From what I have heard, Ofcom would prefer the available frequency spectrum be occupied with many more SD channels than HD channels. They have decided for us, what the nation wants.
So I wouldn't hold your breath on waiting on HD over terrestrial. It may not happen.
RE: Single cable and LNB to record 1 / view another at same time is posible
By Nigel R
Care to elaborate? I can't find details of this new LNB anywhere... Got a link?
I know you can use the "loop through" on the back but that restricts you to watching/recording on the same band/polarity as the 1st tuner (1 of 4 possible band/polarity combinations)
Then there are the "stacker-destacker" devices that "stack" the bands on top of one another for transmission down a single cable, but AFAIK this can't be fed straight into the Foxsat, it still needs the destacker to separate them...
My folks managed to bag the last HDR in the local independant shop just after new year - fantastic bit of kit, my only gripe lies with ITV (put something in HD apart from football) and C4 (work out the contractual obligations with $ky and get your HD content on Freesat)

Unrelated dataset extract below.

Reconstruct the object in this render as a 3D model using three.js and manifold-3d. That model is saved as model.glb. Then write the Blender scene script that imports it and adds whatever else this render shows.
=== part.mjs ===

No Mention of some killer functions...
...like the fact you can use just the one LNB and get a decent service, you can record a channel and watch another, but you're limited by the MUX that the other channel is on... still decent foresight by them.
If you schedule a recording and it clashes it will let you know alternative times that the show you want to record is on and offer to record that instead - very smart!
Archive recordings to USB - was mentioned above...
A great system, just needs more HD content and then i'll buy my own rather than setting them up for friends!!!